You've heard of pumpkin pie for Thanksgiving and chocolate cake for Valentine's Day, but how about Hamantaschen for Purim?

Purim is a festive holiday celebrated by Jewish communities around the world every year in the late winter or early spring. It features giving to the poor, sharing gifts of food with friends, dressing up in costumes for children, and plenty of food, wine, and the holiday's signature confection: Hamantaschen!

The origin stories regarding Hamantaschen are many and varied, but this triangular sweet is generally understood to represent the hat, purse, or ear of Haman, the villain in the Old Testament story of Esther. But unlike a real hat, Hamantaschen are absolutely delicious.

So, how do you make these Purim cookies?

That's where we come in. King Arthur is dedicated to sharing the joy of baking, from the recipes and information on our website to our many outreach efforts, like For Goodness Bakes. Our heartfelt mission is to bring people together through baking, and we love connecting with all of you and spreading that joy on this blog and social media: both for your everyday baking, and with special celebratory treats like Hamantaschen.

A buttery, tender, shortbread-like cookie shaped into a triangular nest to hold its sweet filling: that’s Hamantaschen.

Honey-poppyseed, apricot, and prune fillings are classic, but in recent years tradition has started to take a back seat to more current tastes. Think “apple pie.” And chocolate-hazelnut. Some recipe developers have even come up with savory versions, like smoked salmon, or caramelized onion and goat cheese.

Still, if you’re taking your first dive into homemade Hamantaschen I suggest you start with one of the classics.
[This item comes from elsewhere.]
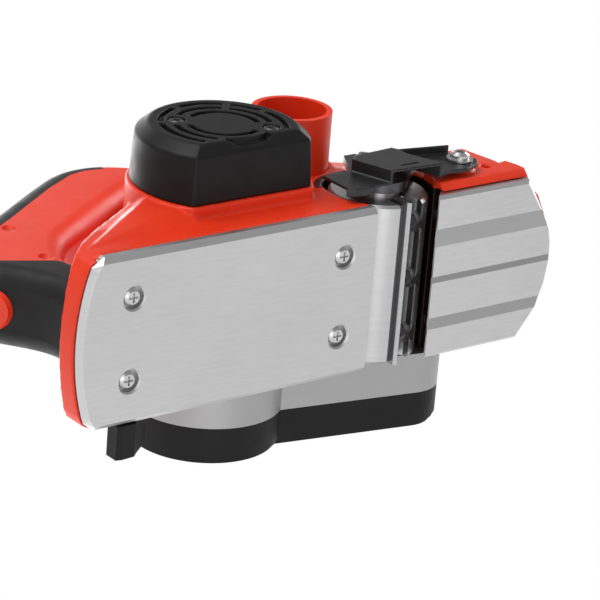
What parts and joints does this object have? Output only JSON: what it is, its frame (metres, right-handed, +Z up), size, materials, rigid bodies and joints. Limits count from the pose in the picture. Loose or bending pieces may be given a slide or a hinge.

Like the raisin- and apple-enhanced poppyseed filling from our original recipe for Hamantaschen. Or the bright, sweet-tangy apricot filling in Zingerman’s Hamantaschen with Apricot Filling, the recipe I’ll be walking you through here.

How to make Hamantaschen

With their straightforward, easy-to-handle dough and two-ingredient filling, these Hamantaschen are a breeze to put together. We’ll start with the dough — here’s what you need:

Why the rather odd volume measurements? Like many bakery recipes this one was originally developed by weight, and the translation to volume is a bit bumpy; all the more reason to use a scale to measure your ingredients!

Beat together the butter and sugar until light and creamy.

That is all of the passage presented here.